Une autre plateforme internet qui vise à mobiliser les jeunes lors de la campagne présidentielle est l’ONG « A Voté », qui se veut à la fois indépendante et apartisane. Elle s’engage à rassembler des associations locales et universitaires afin de favoriser l’engagement citoyen chez les jeunes et les rappeler à s’inscrire ou à actualiser leur inscription aux urnes. En effet, un autre problème majeur en dehors de l’abstention « consciente » est celui des personnes mal-inscrites qui sont inscrites dans un lieu qui ne correspond plus au lieu de résidence actuel – un chiffre qui va jusqu’à 7,6 millions selon la source INSEE de 2017 – et des personnes non-inscrites. La télévision étant devenue très impopulaire chez les jeunes, il est difficile d’atteindre le jeune public par ce biais et donc de leur donner des renseignements clairs sur l’agenda des élections 2022.

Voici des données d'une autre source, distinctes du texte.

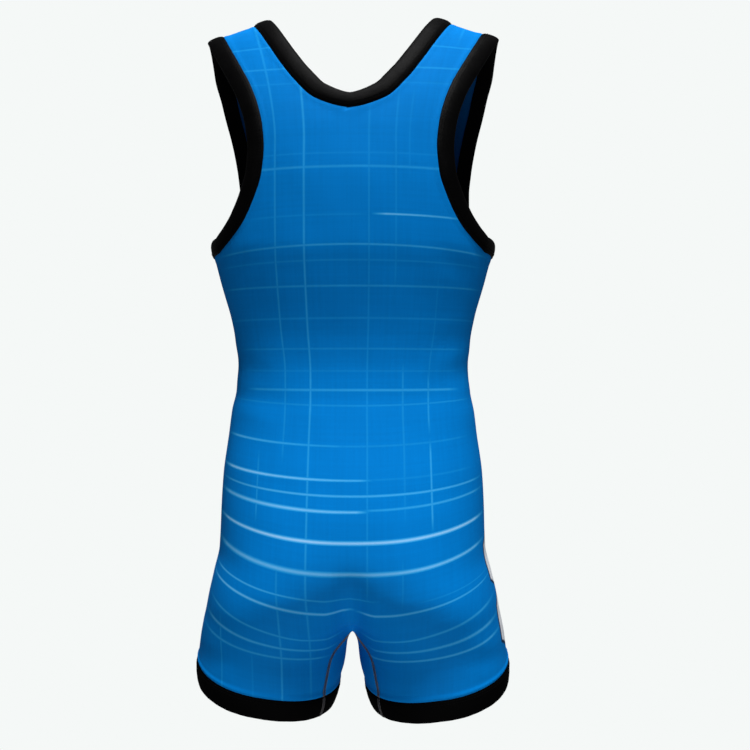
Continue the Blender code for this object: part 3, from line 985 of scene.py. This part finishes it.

C’est plutôt à travers les médias en ligne fortement en vogue sur Instagram comme Brut, Konbini, Topito ou Le Quotidien, mais aussi Tik Tok, que s’informent les jeunes. Or, ces médias ont parfois tendance à être engrainés dans leurs idéologies, ce qui laisse peu de place à une diversité de points de vue. En occupant également les plateformes numériques, les médias plus traditionnels et les candidats de la présidentielle souhaitent ainsi davantage séduire le jeune électorat. C’est notamment le cas des collaborations avec les Youtubeurs de renommé, comme la vidéo d’Emmanuel Macron avec McFly et Carlito, ou encore les interviews des candidats par HugoDécrypte. L’idée est donc de combiner la politique et les réseaux sociaux afin de rapprocher les jeunes de la vie politique. Reste à savoir si ces efforts auront porté leurs fruits lors des élections d’avril.